You probably saw the recent Google blog post about sunsetting different products. http://googleblog.blogspot.com/2011/11/more-spring-cleaning-out-of-season.html
Here it is in short: (Remember, this is my personal blog and doesn't represent Google official thoughts, policy or inclinations...)
1. Google Bookmark Lists (Dec 19, 2011) -- essentially nobody was using them (I mean, not even I was using them, so you know it didn't have much uptake). Fatal flaw--what user problem was it solving? Nobody really knows, so it's going away in December.
2. Google Friend Connect (Mar 21, 2012) -- being superceded by Google+ features.
3. Google Gears (Dec 1, 2011) -- it was a valiant attempt to make Google products work offline as well as online. But with the advent of HTML 5 (and the various offline features it offers), Gears is rapidly becoming redundant.
4. Search Timeline (Oct, 2011) -- this is unfortunate, as there really isn't anything else quite like it. Yes, you can use Google Insights for some of this function, but the ability to do Timelines over News Archives is just gone. I'm hunting around for a good replacement for the ability to do this kind of search + charting.

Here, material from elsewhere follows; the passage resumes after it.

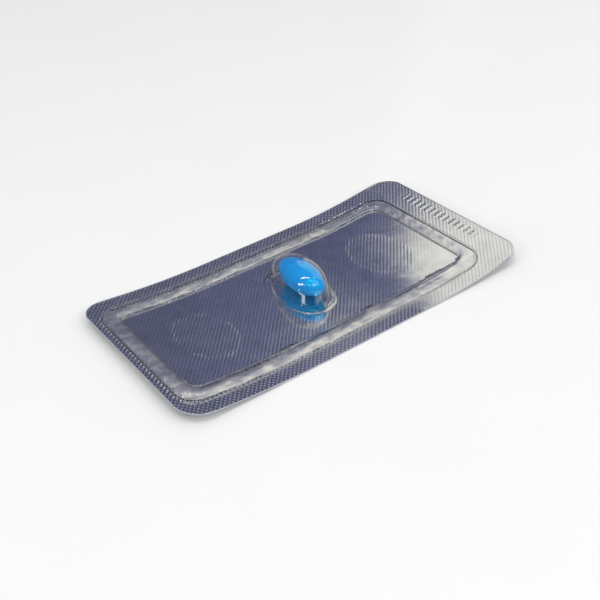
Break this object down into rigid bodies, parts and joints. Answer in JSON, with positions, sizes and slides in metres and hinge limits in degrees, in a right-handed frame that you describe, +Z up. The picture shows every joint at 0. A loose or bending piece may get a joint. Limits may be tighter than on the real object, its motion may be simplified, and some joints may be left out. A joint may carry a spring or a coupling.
{
  "type": "pill blister pack",
  "caption": "Curled card of clear formed film sealed to foil, with a raised rib round its field and a blue oval pill in a domed pocket.",
  "frame": {"origin": "under the middle of the card's outline, on the surface that the pack rests on", "axes": "+X along the card towards its wide end margin, +Y towards its back edge, +Z up on the pocket's side"},
  "size_m": [0.0826, 0.045, 0.008],
  "materials": {
    "clear_film": "clear, glossy",
    "lidding_foil": "bright, fine diamond knurl from heat sealing",
    "pill_coat": "glossy blue coat"
  },
  "bodies": {
    "root": {"blister_film": "clear_film", "lidding_foil": "lidding_foil", "pill": "pill_coat"}
  },
  "joints": []
}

5. Google Wave (Mar 30, 2012) -- I can't say that I'm sorry about this one being turned down. In my use of Wave, it was just a giant, unwieldy thing. Nice idea... but it was too much all in one package. I want a speedboat, but got a cruise ship.
6. Google Knol (Oct 1, 2012) -- This too was a great idea--authored Wikipedia style articles. But it never took off in the way that Wikipedia has, partly because the articles never got enough links to make them show up high in the results. Sigh. Unfortunately, Wikipedia is suffering its own set of difficulties. (Have you tried to add a new article to Wikipedia recently? See Danny Sullivan's recent rant about this. He's totally right. His critique shows the growing problems that Wikipedia is having, and worries me about its future.)
Moral of this particular story: As I've been saying for a while, things come, things go. The good news here is that Google is getting better about letting everyone know about these changes. You can see the culture change over time. Used to be that changes just happened without any kind of comment. People noticed, or they didn't.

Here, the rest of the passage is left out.